Set down all of the data exactly as it appears.

** START EXERCISE INPUTS **

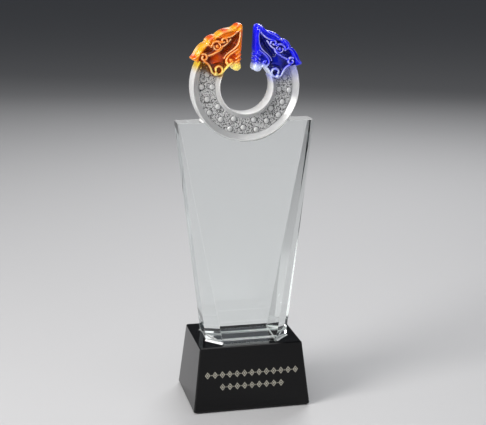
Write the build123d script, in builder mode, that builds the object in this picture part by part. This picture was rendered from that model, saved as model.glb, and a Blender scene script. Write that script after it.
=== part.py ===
from build123d import *
from math import asin, atan, cos, degrees, radians, sin, sqrt
import os

# Crystal award: a black crystal plinth, a clear crystal body that widens and thins towards its
# top, and a cast glass ring with two dragon heads, seated in a notch in the body's top.
# Millimetres. Origin on the desk, under the middle of the plinth. +Z up, the front faces -Y.

# Felt pad under the plinth
pad_thickness = 1.0
pad_inset = 3.0  # from the plinth's foot, all round
pad_corner = 4.0

# Plinth, a block that tapers upwards
plinth_width = 94.0
plinth_depth = 70.0
plinth_top_width = 82.0
plinth_top_depth = 60.0
plinth_height = 51.5
plinth_bevel = 0.8

# Ornament rows, sandblasted into the plinth's front and filled with paint
fill_depth = 0.3
mark_width = 4.4
mark_height = 5.6
mark_stroke = 0.55
mark_core_height = 2.2
dash_length = 0.9
mark_pitch = 5.9
upper_row_height = 29.5  # middle of the row above the plinth's foot, along the sloping face
upper_row_margin = 5.0  # the least that stays clear at each end; the row holds as many marks as fit
lower_row_height = 19.5
lower_row_margin = 16.5

# Adhesive films under the body and under the ring
bond_film = 0.2

# Clear body, wide and thin at the top, narrow and thick at the foot
body_height = 173.2
body_top_width = 107.0
ring_margin = 0.45  # what the body's top stands proud of the ring, front and back
body_foot_width = 65.7
body_foot_depth = 48.2
corner_cut_width = 11.4  # what each corner facet takes off the foot, across the front
corner_cut_depth = 12.2  # and along the side
corner_tip = 1.2  # what is left of the facet at the top
body_bevel = 0.4

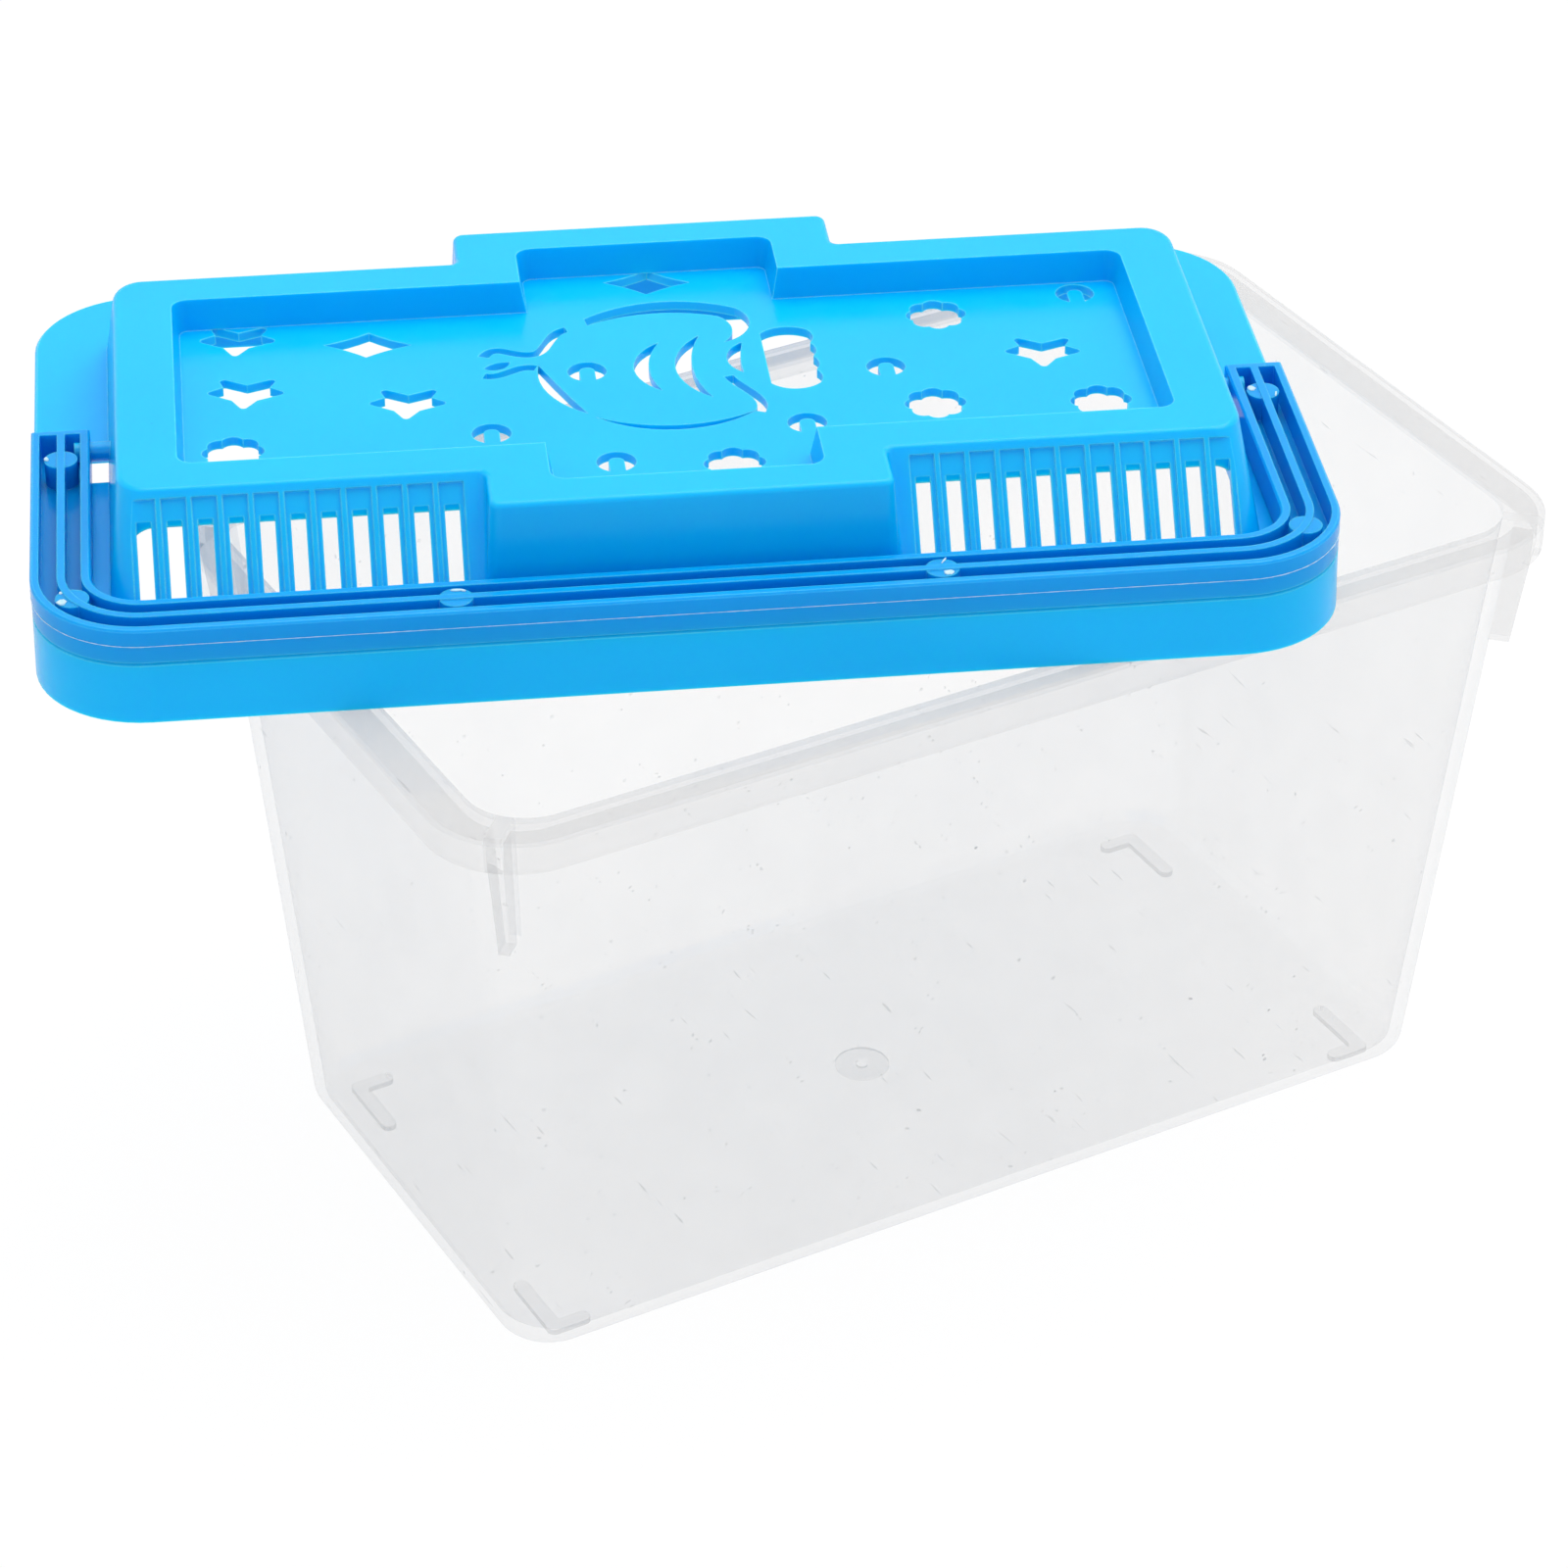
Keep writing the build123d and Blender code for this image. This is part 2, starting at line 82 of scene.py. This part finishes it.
# Moulding flash: the ridge where the mould's halves met, and crumbs on the bosses
RIDGE_STEP = 0.0012
RIDGE_HALF_WIDTH = 0.00011
CRUMB_THICKNESS = 0.00014

# Heights on the tank that its material tells apart, and the radius of the gate mark
PAD_TOP = 0.00115
GATE_TOP = 0.0030
GATE_RADIUS = 0.0055
BASE_ROUND_TOP = 0.0060
RIM_UNDERSIDE = 0.1296

# The gussets, on the diagonals of the corners: GUSSET_OFFSET is x minus y along a fin's middle
GUSSET_FOOT = 0.1037
GUSSET_MIDDLE_X = 0.1005
GUSSET_OFFSET = 0.0480
GUSSET_SPREAD_FOOT = 0.0015
GUSSET_SPREAD_ROOT = 0.0023


def make_camera():
    data = bpy.data.cameras.new("camera")
    camera = bpy.data.objects.new("camera", data)
    bpy.context.scene.collection.objects.link(camera)
    azimuth = radians(CAMERA_AZIMUTH)
    elevation = radians(CAMERA_ELEVATION)
    forward = Vector(
        (sin(azimuth) * cos(elevation), cos(azimuth) * cos(elevation), -sin(elevation))
    )
    camera.location = AIM - forward * CAMERA_DISTANCE
    camera.rotation_mode = "QUATERNION"
    camera.rotation_quaternion = forward.to_track_quat("-Z", "Y")
    data.sensor_width = SENSOR_MM
    data.lens = FOCAL_PIXELS * SENSOR_MM / IMAGE_SIZE
    data.clip_start = 0.01
    data.clip_end = 100.0
    bpy.context.scene.camera = camera


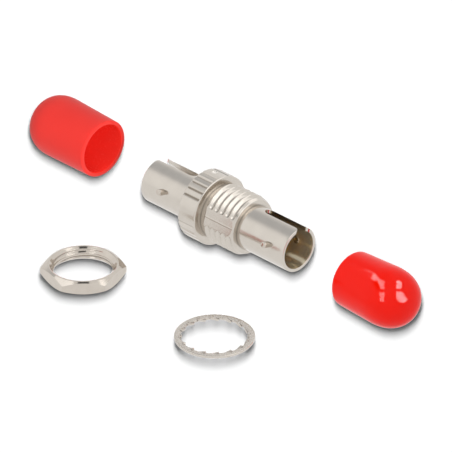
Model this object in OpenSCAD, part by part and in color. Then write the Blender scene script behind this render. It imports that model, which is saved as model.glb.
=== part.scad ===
/* [Barrels] */
// Outer diameter of both bayonet barrels
barrel_od = 7; // [6.6:0.05:7.4]
// Bore of both barrels
barrel_id = 6; // [5.7:0.05:6.3]
// Length of the front barrel ahead of the threaded neck
front_barrel_length = 9.5; // [8.5:0.1:11]
// Length of the rear barrel behind the collar
rear_barrel_length = 9.75; // [9:0.1:11]
// Break on the outer edge of each barrel mouth
mouth_break = 0.12; // [0.05:0.01:0.2]

/* [Keyways] */
// Width of the keyway in each barrel
keyway_width = 1.9; // [1.5:0.05:2.1]
// Length of each keyway from the barrel mouth
keyway_length = 7.6; // [6:0.1:8]
// Rounding of the keyway corners at the barrel mouth
keyway_corner = 0.7; // [0.4:0.05:1]

/* [Collar] */
// Diameter over the collar
collar_od = 11; // [10.4:0.1:12]
// Length of the collar along the axis
collar_length = 3.5; // [2.8:0.1:4.5]
// Bevel on both collar edges
collar_bevel = 0.2; // [0.1:0.05:0.35]
// Number of groove positions around the collar
groove_positions = 30; // [24:2:36]
// Depth of each grip groove
groove_depth = 0.26; // [0.15:0.01:0.35]
// Plain rim left between the grooves and the panel face
groove_rim = 0.25; // [0.15:0.05:0.6]
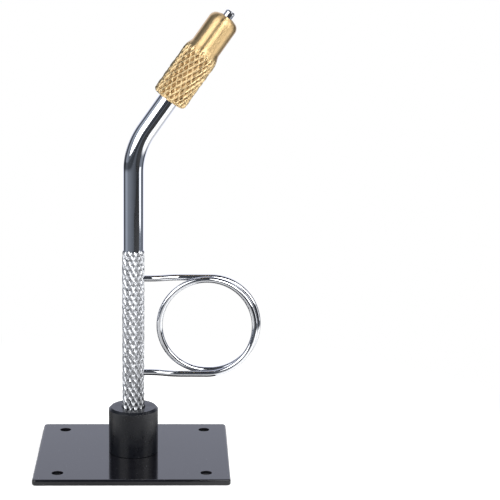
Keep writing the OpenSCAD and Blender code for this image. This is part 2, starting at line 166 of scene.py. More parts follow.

** END EXERCISE INPUTS **

FULL RESPONSE:
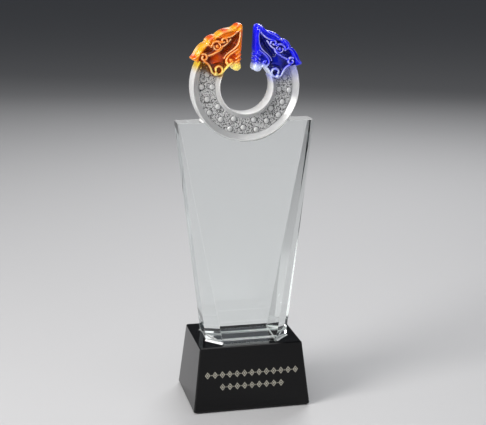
Write the build123d script, in builder mode, that builds the object in this picture part by part. This picture was rendered from that model, saved as model.glb, and a Blender scene script. Write that script after it.
=== part.py ===
from build123d import *
from math import asin, atan, cos, degrees, radians, sin, sqrt
import os

# Crystal award: a black crystal plinth, a clear crystal body that widens and thins towards its
# top, and a cast glass ring with two dragon heads, seated in a notch in the body's top.
# Millimetres. Origin on the desk, under the middle of the plinth. +Z up, the front faces -Y.

# Felt pad under the plinth
pad_thickness = 1.0
pad_inset = 3.0  # from the plinth's foot, all round
pad_corner = 4.0

# Plinth, a block that tapers upwards
plinth_width = 94.0
plinth_depth = 70.0
plinth_top_width = 82.0
plinth_top_depth = 60.0
plinth_height = 51.5
plinth_bevel = 0.8

# Ornament rows, sandblasted into the plinth's front and filled with paint
fill_depth = 0.3
mark_width = 4.4
mark_height = 5.6
mark_stroke = 0.55
mark_core_height = 2.2
dash_length = 0.9
mark_pitch = 5.9
upper_row_height = 29.5  # middle of the row above the plinth's foot, along the sloping face
upper_row_margin = 5.0  # the least that stays clear at each end; the row holds as many marks as fit
lower_row_height = 19.5
lower_row_margin = 16.5

# Adhesive films under the body and under the ring
bond_film = 0.2

# Clear body, wide and thin at the top, narrow and thick at the foot
body_height = 173.2
body_top_width = 107.0
ring_margin = 0.45  # what the body's top stands proud of the ring, front and back
body_foot_width = 65.7
body_foot_depth = 48.2
corner_cut_width = 11.4  # what each corner facet takes off the foot, across the front
corner_cut_depth = 12.2  # and along the side
corner_tip = 1.2  # what is left of the facet at the top
body_bevel = 0.4

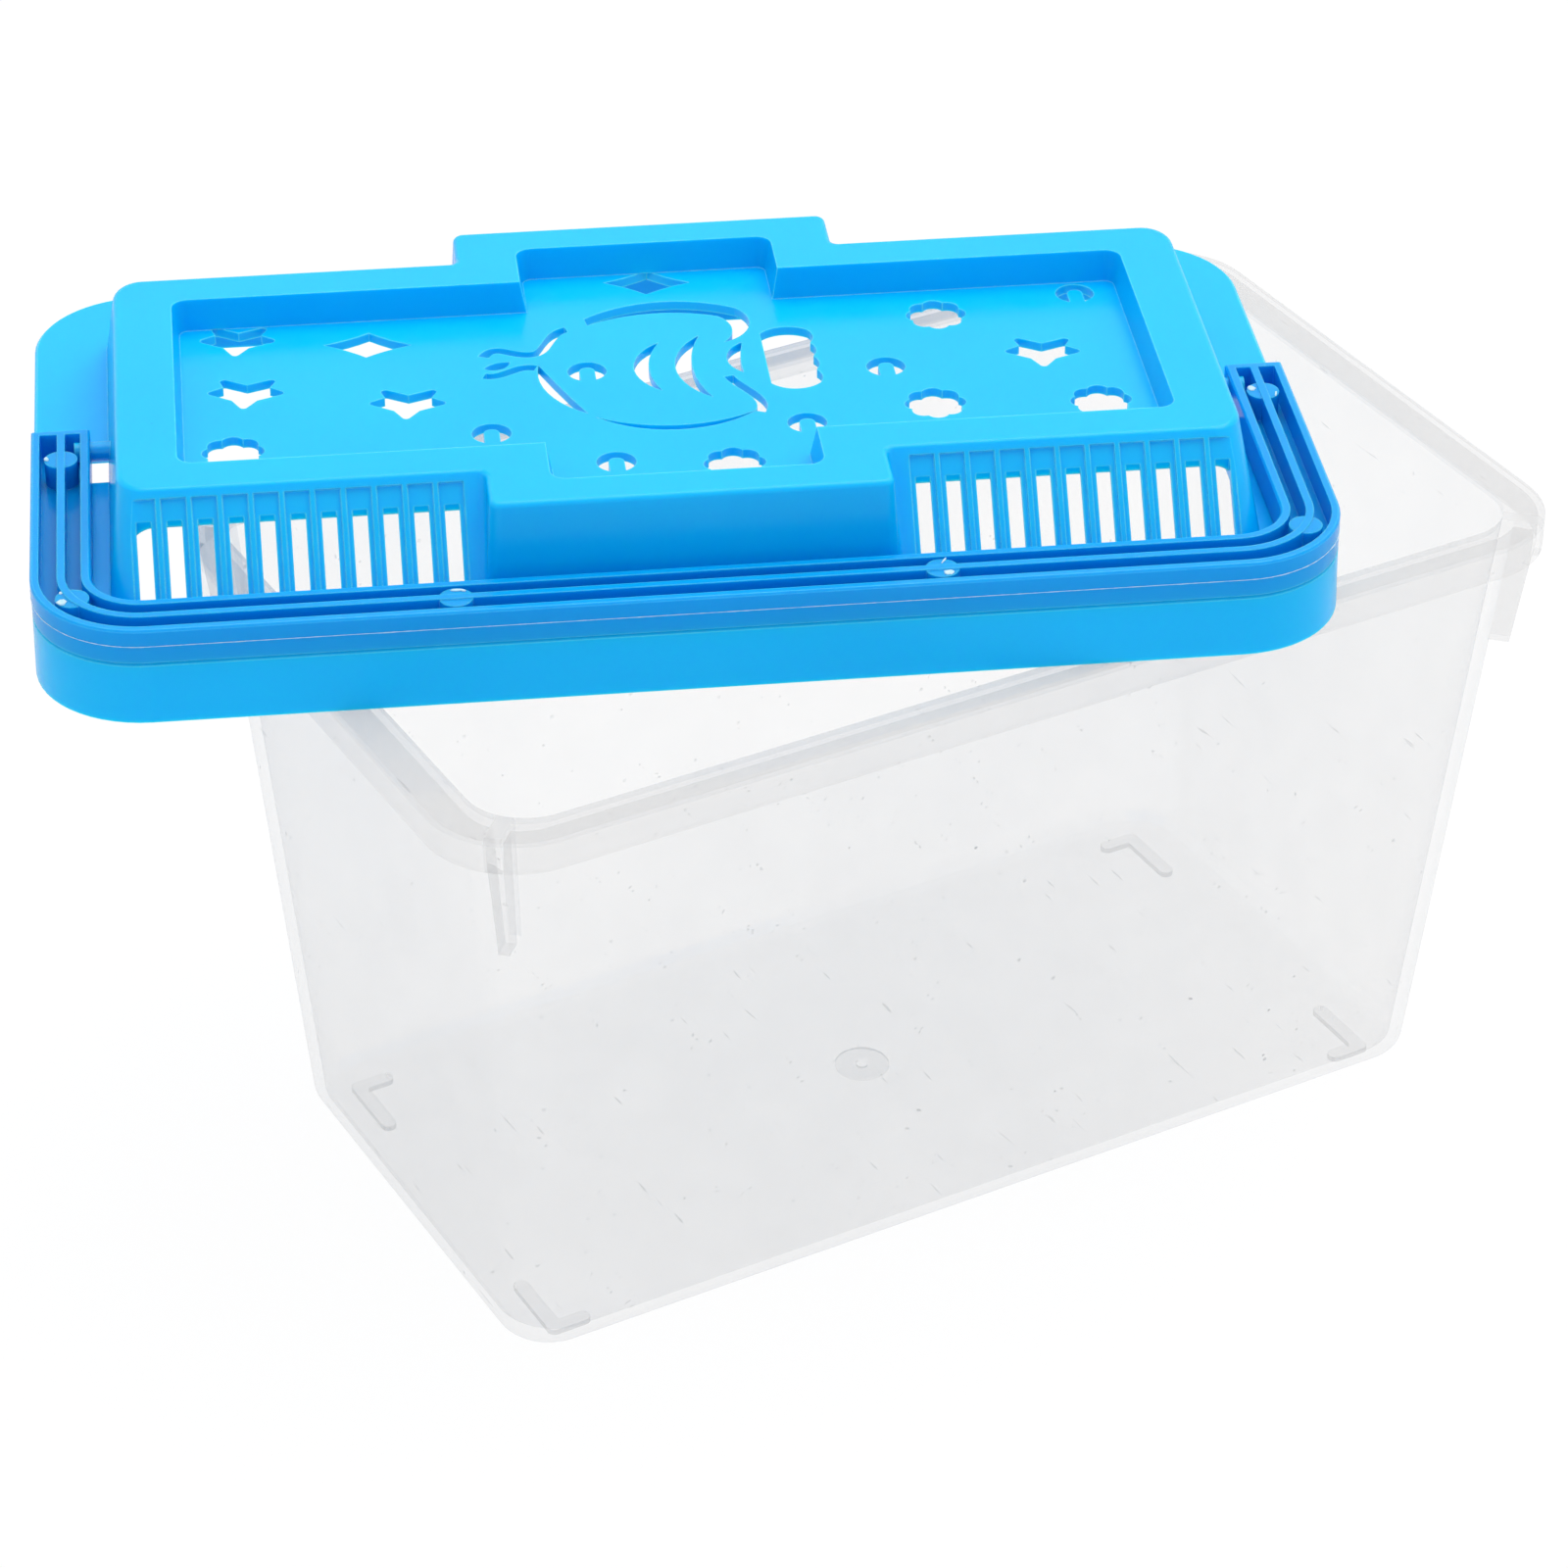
Keep writing the build123d and Blender code for this image. This is part 2, starting at line 82 of scene.py. This part finishes it.
# Moulding flash: the ridge where the mould's halves met, and crumbs on the bosses
RIDGE_STEP = 0.0012
RIDGE_HALF_WIDTH = 0.00011
CRUMB_THICKNESS = 0.00014

# Heights on the tank that its material tells apart, and the radius of the gate mark
PAD_TOP = 0.00115
GATE_TOP = 0.0030
GATE_RADIUS = 0.0055
BASE_ROUND_TOP = 0.0060
RIM_UNDERSIDE = 0.1296

# The gussets, on the diagonals of the corners: GUSSET_OFFSET is x minus y along a fin's middle
GUSSET_FOOT = 0.1037
GUSSET_MIDDLE_X = 0.1005
GUSSET_OFFSET = 0.0480
GUSSET_SPREAD_FOOT = 0.0015
GUSSET_SPREAD_ROOT = 0.0023


def make_camera():
    data = bpy.data.cameras.new("camera")
    camera = bpy.data.objects.new("camera", data)
    bpy.context.scene.collection.objects.link(camera)
    azimuth = radians(CAMERA_AZIMUTH)
    elevation = radians(CAMERA_ELEVATION)
    forward = Vector(
        (sin(azimuth) * cos(elevation), cos(azimuth) * cos(elevation), -sin(elevation))
    )
    camera.location = AIM - forward * CAMERA_DISTANCE
    camera.rotation_mode = "QUATERNION"
    camera.rotation_quaternion = forward.to_track_quat("-Z", "Y")
    data.sensor_width = SENSOR_MM
    data.lens = FOCAL_PIXELS * SENSOR_MM / IMAGE_SIZE
    data.clip_start = 0.01
    data.clip_end = 100.0
    bpy.context.scene.camera = camera


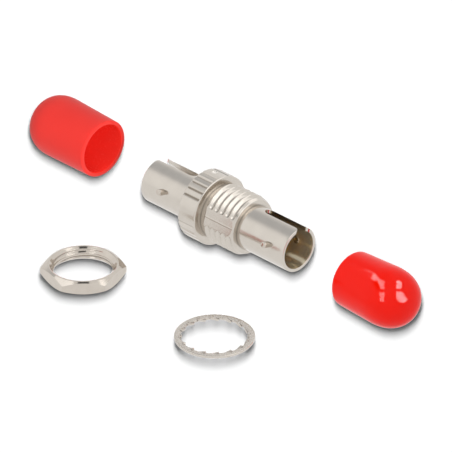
Model this object in OpenSCAD, part by part and in color. Then write the Blender scene script behind this render. It imports that model, which is saved as model.glb.
=== part.scad ===
/* [Barrels] */
// Outer diameter of both bayonet barrels
barrel_od = 7; // [6.6:0.05:7.4]
// Bore of both barrels
barrel_id = 6; // [5.7:0.05:6.3]
// Length of the front barrel ahead of the threaded neck
front_barrel_length = 9.5; // [8.5:0.1:11]
// Length of the rear barrel behind the collar
rear_barrel_length = 9.75; // [9:0.1:11]
// Break on the outer edge of each barrel mouth
mouth_break = 0.12; // [0.05:0.01:0.2]

/* [Keyways] */
// Width of the keyway in each barrel
keyway_width = 1.9; // [1.5:0.05:2.1]
// Length of each keyway from the barrel mouth
keyway_length = 7.6; // [6:0.1:8]
// Rounding of the keyway corners at the barrel mouth
keyway_corner = 0.7; // [0.4:0.05:1]

/* [Collar] */
// Diameter over the collar
collar_od = 11; // [10.4:0.1:12]
// Length of the collar along the axis
collar_length = 3.5; // [2.8:0.1:4.5]
// Bevel on both collar edges
collar_bevel = 0.2; // [0.1:0.05:0.35]
// Number of groove positions around the collar
groove_positions = 30; // [24:2:36]
// Depth of each grip groove
groove_depth = 0.26; // [0.15:0.01:0.35]
// Plain rim left between the grooves and the panel face
groove_rim = 0.25; // [0.15:0.05:0.6]
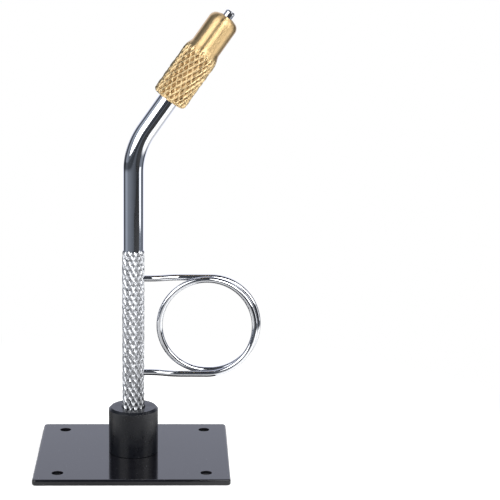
Keep writing the OpenSCAD and Blender code for this image. This is part 2, starting at line 166 of scene.py. More parts follow.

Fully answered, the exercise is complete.